The causes of the false-positives (the registered domains that appear in the available search results) are complicated, but there are things I can do to mitigate it. The primary mechanism I have for improving the quality of the results is a script that I continuously run that double-checks that the available search results are accurate. If the script comes across an available domain name that is actually registered, it notifies Lean Domain Search so that that domain is not included in future search results.
The problem though is that the script is slow because it has to perform a WHOIS query for every domain that it needs to double-check. This yields itself to an interesting optimization problem: given that the script can only double-check so many results per day, which results do I check?
I could, for example, get a list of all the searches performed in the last few hours and then just go one by one through them and double-check the results. A better approach is to focus on the queries that people search for the most because inaccuracies in those results are going to affect more people than something that's rarely searched for.
The question then becomes how many of the most popular queries should I have the script check?

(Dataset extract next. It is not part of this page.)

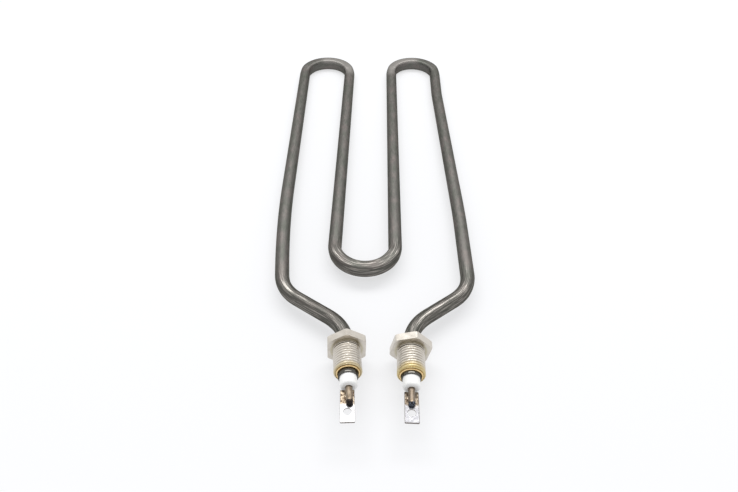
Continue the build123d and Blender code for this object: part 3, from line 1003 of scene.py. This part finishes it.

By performing a little kung fu with the analytics data I can get a much better idea of how to allocate my resources:
Along the x-axis are the percentage of queries that it's taking into account, on the y-axis is what percentage of the overall searches that those queries account for.
Some interesting results:
- The top 10 queries (or 0.11% of all the queries) account for more than 4% of the searches performed
- The top 1% of the queries account for 42% of the searches performed
- The top 10% of queries account for 70% of the searches performed
- The top 20% of the queries account for 77% of the searches performed (noted by the red lines in the chart)
This last result is particularly interesting because it conforms to the Pareto Principle, also known as the 80-20 rule, which says that for many events 80% of the effects come from 20% of the causes. Examples include 80% of the land in an area being owned by 20% of the population, 80% of a company's sales coming from 20% of its customers, etc. In this case, this distribution follows suit: 77% of the searches come from 20% of the queries.
Using this information I can focus the script that double-checks the results on queries that are going to affect the most people which in turn is going to create a better experience and hopefully higher conversion rates.
Data is fun (and profitable!). :)